§ **EXERCISE MATERIAL**
_____

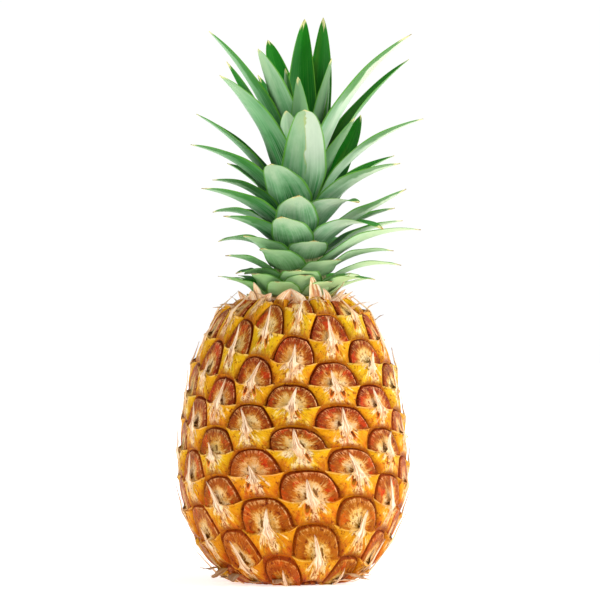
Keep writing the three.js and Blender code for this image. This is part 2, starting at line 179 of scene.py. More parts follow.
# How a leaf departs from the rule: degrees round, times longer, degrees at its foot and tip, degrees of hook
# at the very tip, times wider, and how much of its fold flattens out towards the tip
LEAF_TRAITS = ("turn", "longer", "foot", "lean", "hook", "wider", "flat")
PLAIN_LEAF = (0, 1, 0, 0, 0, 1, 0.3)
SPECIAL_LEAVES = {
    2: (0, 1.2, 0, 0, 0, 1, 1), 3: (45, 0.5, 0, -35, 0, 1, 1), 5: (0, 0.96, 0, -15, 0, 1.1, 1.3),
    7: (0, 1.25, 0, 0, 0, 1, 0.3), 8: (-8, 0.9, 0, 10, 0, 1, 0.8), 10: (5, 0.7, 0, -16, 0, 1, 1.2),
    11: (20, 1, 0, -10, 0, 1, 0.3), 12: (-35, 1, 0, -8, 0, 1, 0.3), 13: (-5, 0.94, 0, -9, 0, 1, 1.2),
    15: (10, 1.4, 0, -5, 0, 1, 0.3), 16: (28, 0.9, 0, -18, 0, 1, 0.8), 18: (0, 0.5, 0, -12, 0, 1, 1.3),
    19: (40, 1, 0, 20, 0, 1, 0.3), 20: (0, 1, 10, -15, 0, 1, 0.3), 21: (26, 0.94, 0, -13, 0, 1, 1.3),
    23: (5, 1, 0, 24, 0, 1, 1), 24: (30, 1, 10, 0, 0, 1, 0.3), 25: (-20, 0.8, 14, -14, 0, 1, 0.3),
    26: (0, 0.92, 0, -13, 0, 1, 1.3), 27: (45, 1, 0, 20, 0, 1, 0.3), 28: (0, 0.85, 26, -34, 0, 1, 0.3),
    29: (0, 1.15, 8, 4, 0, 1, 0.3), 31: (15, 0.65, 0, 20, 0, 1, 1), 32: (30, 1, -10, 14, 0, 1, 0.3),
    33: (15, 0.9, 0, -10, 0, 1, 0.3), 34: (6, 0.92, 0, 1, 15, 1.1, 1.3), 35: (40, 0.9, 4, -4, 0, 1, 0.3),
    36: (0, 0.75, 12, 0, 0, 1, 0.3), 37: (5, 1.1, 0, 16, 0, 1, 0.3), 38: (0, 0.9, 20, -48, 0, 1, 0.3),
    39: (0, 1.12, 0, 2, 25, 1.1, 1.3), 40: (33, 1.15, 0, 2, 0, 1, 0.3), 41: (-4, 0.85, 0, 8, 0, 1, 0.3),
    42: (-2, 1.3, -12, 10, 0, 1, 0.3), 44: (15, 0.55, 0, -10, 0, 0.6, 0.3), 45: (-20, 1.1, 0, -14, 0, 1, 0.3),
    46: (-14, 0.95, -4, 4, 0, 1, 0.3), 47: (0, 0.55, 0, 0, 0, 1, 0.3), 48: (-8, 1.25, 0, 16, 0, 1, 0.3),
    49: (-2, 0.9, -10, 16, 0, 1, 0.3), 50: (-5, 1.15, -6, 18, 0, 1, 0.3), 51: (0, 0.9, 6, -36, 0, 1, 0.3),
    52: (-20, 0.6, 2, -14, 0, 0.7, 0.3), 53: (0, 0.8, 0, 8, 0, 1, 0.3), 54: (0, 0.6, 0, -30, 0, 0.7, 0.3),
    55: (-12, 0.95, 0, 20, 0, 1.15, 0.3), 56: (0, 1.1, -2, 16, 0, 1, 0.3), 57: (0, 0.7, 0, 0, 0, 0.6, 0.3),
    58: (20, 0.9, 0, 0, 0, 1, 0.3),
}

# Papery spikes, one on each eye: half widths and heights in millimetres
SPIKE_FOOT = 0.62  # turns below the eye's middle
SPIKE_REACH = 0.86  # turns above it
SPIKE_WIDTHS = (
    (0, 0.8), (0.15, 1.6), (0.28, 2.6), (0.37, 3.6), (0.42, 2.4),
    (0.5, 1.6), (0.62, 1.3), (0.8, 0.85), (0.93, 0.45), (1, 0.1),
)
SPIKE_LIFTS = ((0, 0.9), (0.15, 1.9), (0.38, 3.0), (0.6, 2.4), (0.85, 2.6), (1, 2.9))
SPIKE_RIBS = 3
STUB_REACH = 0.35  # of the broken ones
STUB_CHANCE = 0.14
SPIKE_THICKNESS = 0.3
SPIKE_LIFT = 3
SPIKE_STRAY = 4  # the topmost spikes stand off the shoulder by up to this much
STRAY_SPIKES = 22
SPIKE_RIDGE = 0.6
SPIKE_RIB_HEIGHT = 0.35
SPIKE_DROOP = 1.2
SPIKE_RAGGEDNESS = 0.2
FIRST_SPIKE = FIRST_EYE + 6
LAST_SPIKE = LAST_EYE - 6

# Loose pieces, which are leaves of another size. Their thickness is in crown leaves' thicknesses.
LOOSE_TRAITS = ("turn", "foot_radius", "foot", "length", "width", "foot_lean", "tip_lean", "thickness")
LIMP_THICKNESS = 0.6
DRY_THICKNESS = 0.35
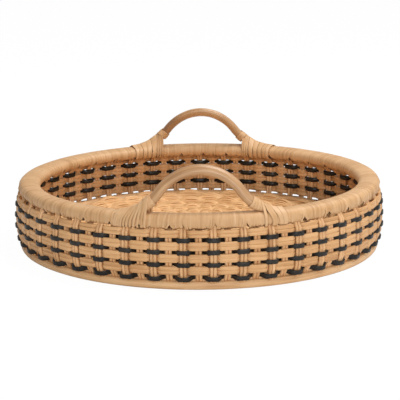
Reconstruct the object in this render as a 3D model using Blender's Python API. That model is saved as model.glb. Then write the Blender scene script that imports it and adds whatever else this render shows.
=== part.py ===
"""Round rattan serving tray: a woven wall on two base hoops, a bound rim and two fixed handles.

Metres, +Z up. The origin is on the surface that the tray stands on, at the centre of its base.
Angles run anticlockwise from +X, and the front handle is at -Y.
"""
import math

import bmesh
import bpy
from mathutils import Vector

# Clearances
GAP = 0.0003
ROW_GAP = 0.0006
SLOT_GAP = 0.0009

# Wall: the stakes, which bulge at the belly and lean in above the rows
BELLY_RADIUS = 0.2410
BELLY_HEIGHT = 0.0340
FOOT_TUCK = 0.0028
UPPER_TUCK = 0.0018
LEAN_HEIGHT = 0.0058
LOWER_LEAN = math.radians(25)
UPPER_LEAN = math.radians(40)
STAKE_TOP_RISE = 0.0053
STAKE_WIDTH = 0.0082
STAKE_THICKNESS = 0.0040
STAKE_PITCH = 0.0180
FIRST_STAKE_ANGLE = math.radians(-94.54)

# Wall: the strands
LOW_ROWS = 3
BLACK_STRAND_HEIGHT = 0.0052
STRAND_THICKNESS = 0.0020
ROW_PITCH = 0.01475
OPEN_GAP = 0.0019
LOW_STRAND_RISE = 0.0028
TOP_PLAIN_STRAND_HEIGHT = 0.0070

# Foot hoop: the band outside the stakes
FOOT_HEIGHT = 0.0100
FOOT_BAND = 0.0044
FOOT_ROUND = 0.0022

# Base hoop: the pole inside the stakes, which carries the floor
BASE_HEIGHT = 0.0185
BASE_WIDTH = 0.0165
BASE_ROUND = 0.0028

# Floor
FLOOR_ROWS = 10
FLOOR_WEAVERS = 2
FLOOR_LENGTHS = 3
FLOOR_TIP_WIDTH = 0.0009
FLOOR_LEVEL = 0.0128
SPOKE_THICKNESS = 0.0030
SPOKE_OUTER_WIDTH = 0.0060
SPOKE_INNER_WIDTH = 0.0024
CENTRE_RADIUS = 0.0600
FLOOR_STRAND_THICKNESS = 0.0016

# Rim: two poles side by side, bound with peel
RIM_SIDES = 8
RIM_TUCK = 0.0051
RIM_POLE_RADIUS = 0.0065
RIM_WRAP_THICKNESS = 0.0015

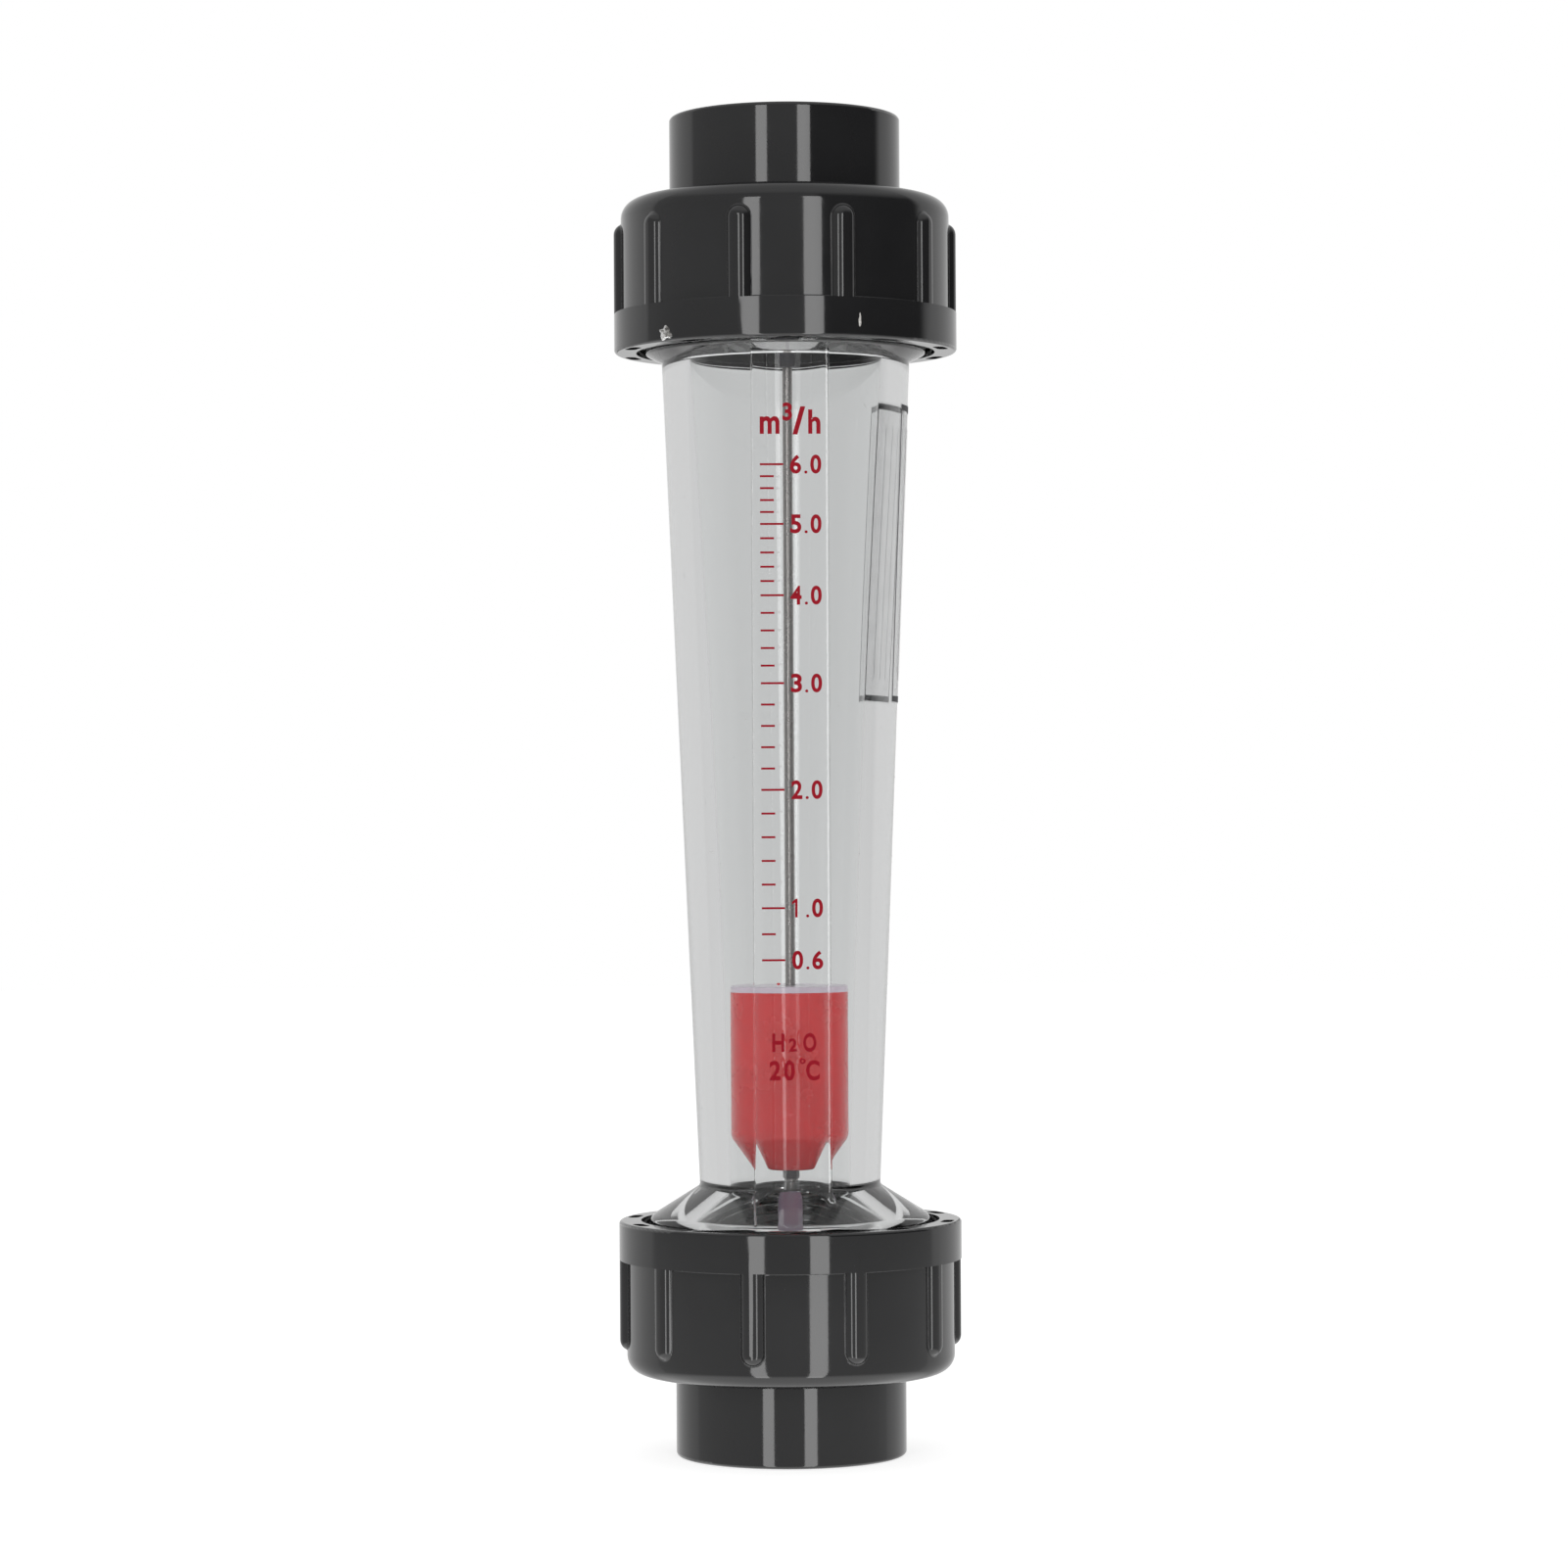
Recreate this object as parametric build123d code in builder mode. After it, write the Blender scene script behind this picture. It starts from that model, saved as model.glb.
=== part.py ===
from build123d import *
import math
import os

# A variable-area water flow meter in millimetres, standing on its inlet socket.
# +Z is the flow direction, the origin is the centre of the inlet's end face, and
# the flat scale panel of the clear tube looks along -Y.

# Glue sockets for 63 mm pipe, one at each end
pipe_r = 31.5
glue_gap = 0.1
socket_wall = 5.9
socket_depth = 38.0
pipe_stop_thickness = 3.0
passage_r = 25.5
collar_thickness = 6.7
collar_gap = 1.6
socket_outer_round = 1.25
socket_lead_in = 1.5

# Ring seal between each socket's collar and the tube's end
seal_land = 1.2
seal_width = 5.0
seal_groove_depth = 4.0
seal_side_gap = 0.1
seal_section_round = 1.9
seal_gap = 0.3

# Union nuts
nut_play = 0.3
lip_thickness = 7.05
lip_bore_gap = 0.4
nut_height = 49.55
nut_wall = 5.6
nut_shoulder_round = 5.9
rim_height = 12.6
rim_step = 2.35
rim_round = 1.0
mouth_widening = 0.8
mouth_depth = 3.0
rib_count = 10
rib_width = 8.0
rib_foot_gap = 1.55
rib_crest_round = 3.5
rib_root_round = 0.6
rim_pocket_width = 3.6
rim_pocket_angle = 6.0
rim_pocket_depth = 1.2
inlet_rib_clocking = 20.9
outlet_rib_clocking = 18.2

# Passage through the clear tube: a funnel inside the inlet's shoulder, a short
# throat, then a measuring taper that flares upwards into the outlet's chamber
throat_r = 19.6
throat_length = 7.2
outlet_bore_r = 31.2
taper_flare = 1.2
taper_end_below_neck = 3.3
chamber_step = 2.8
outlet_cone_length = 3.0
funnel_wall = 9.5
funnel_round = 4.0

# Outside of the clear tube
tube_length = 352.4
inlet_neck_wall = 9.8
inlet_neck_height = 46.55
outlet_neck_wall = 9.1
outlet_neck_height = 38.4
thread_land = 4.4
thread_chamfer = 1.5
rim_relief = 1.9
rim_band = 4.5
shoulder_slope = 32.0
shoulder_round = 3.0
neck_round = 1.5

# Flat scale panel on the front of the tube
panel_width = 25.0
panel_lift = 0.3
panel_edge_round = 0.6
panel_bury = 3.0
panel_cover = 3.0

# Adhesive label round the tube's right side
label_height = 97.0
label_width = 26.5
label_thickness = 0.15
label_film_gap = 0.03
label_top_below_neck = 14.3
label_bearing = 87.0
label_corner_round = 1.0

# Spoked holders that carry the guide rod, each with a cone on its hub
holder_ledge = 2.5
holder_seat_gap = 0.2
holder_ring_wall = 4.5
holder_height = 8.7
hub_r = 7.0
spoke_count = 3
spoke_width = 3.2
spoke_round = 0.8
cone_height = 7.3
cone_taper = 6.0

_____

§ **YOUR GOAL**
Every line of the listing that holds "object" should be found and copied.

§ **FINAL RESULT**
Reconstruct the object in this render as a 3D model using Blender's Python API. That model is saved as model.glb. Then write the Blender scene script that imports it and adds whatever else this render shows.
Recreate this object as parametric build123d code in builder mode. After it, write the Blender scene script behind this picture. It starts from that model, saved as model.glb.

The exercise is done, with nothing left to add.